Electroencephalography (EEG)

Electroencephalography (EEG) is the recording of electrical activity along the scalp produced by the firing of neurons within the brain. In clinical contexts, EEG refers to the recording of the brain’s spontaneous electrical activity over a short period of time, usually 20–40 minutes, as recorded from multiple electrodes placed on the scalp. In neurology, the main diagnostic application of EEG is in the case of epilepsy, as epileptic activity can create clear abnormalities on a standard EEG study. EEG is also for the diagnosis of tumors, stroke and other focal brain disorders.

An EEG is a painless test that measures electrical activity of the brain. It helps in the diagnosis of numerous conditions related to the brain. It is similar to an EKG or Heart Test, but it is done on the head.

An EEG takes approximately one hour. A technician will mark and measure your head with a measuring tape and a non-toxic grease pencil. Small metal electrodes are placed on the scalp with adhesive paste. Your child will be resting in a reclining chair or bed in a dark and quiet room while recording. During the test, they will feel no sensation at all from the electrodes. They will be asked to do certain things during the recording, such as breathe deeply and rapidly for several minutes or look at a bright flickering light.
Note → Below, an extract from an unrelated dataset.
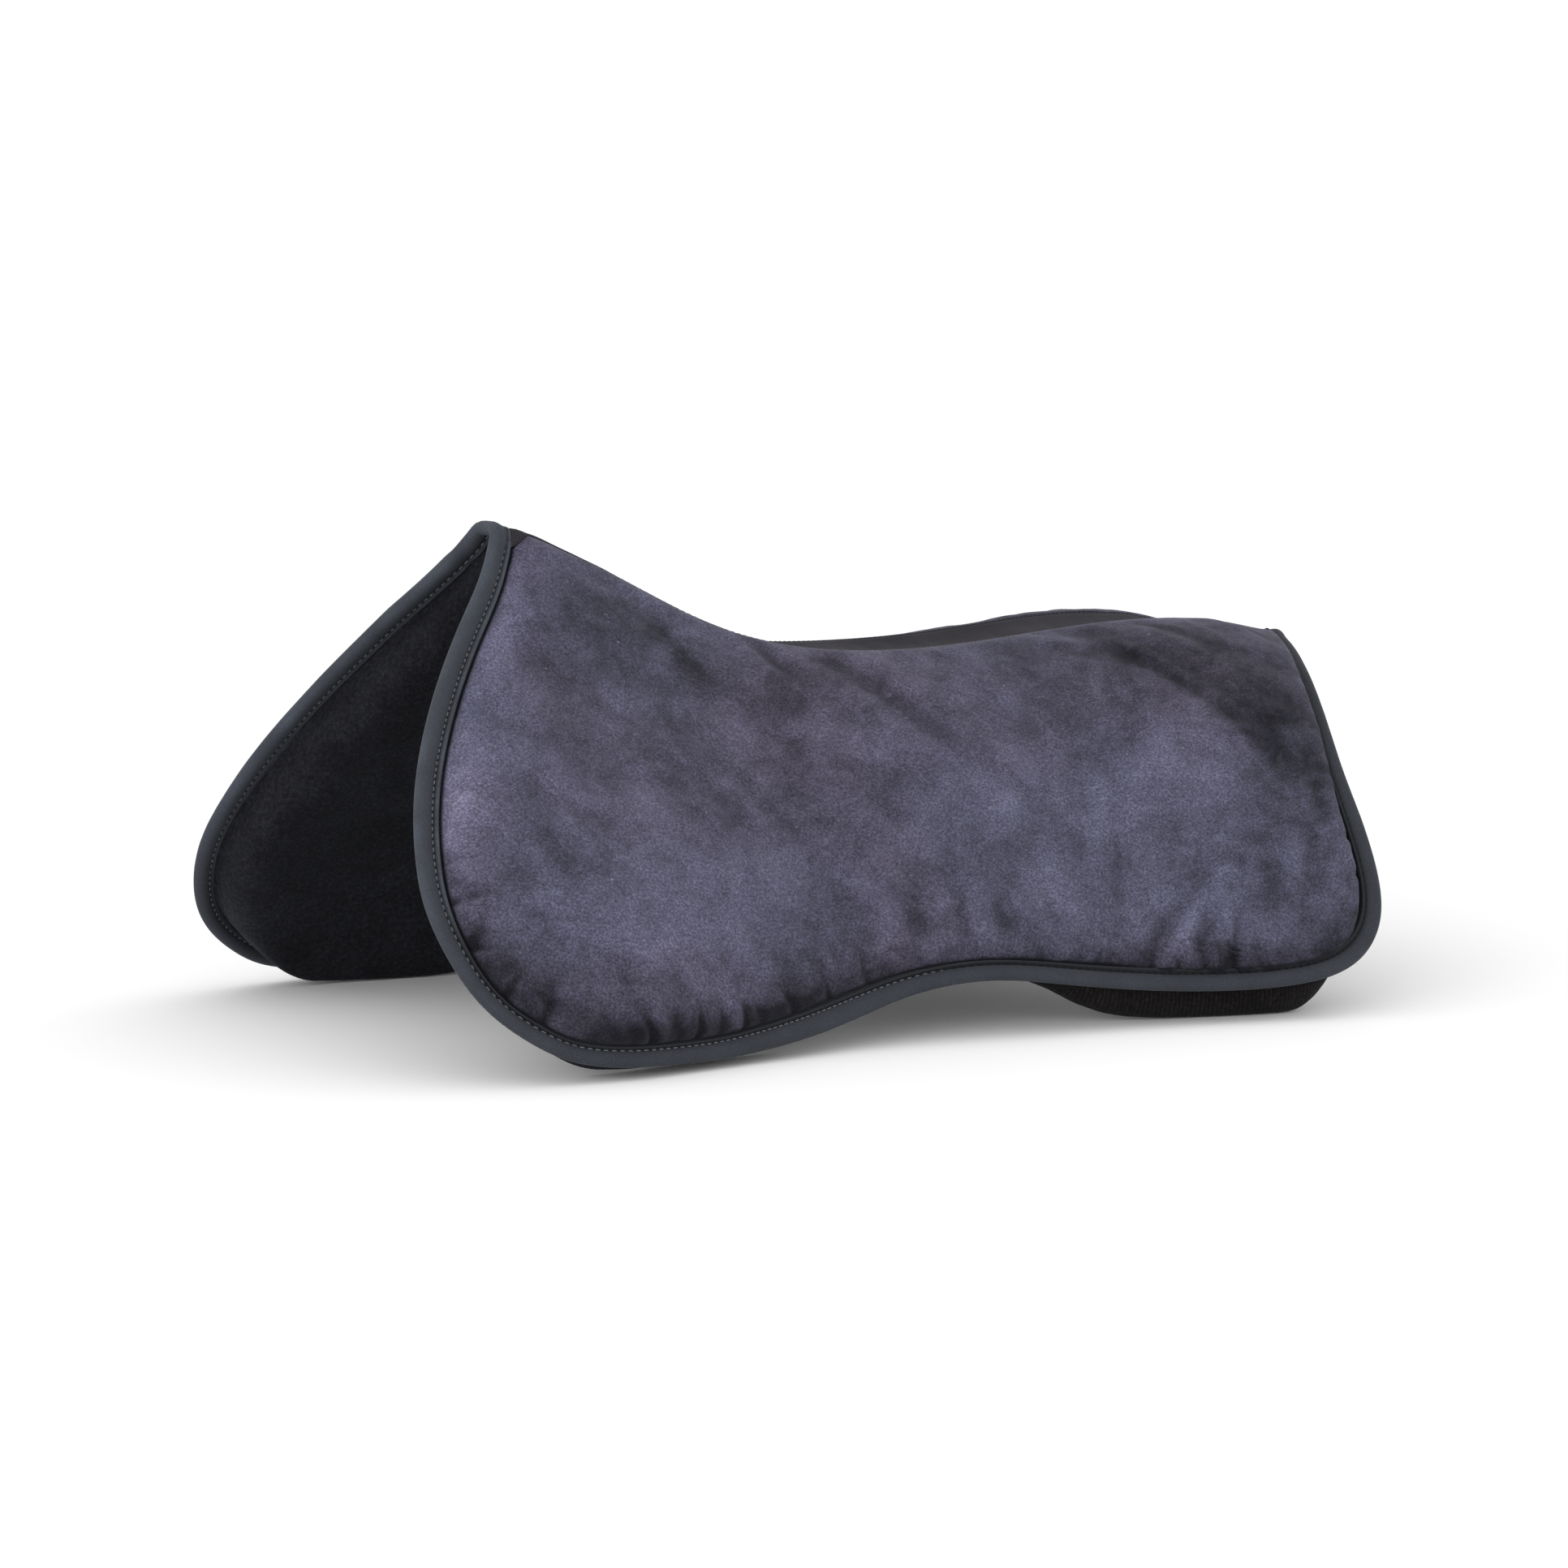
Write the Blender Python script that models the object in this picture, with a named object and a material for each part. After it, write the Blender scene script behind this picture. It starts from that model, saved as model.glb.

The recording machine converts the electrical signals into a series of wavy lines that are recorded by the computer. These signals are then studied and interpreted by the physician.

How to Prepare for the Test

Routine EEG

  • You will need to wash your child's hair the night before the test.
  • You should not use any oils, sprays or conditioner before the test.
  • No makeup or lotion on face.
  • Continue your usual medicines unless instructed otherwise by your doctor.

Sleep-Deprived EEG

  • You will need to wash your hair the night before the test.
  • You should not use any oils, sprays or conditioner on your hair before the test.
  • You should not wear makeup or put lotion on your face.
  • Your child will need to either: (1) Get up at 3 a.m. on the morning of the test, OR (2) Do not go to bed until 2 a.m. The goal is to be tired and ready to fall asleep at the time of the test.
  • Your child can eat before the test; however, you should avoid all stimulants (e.g., coffee, tea, soda, chocolate, smoking, etc) for 8 hours prior to the test.
  • Continue your usual medicines unless instructed otherwise by your doctor.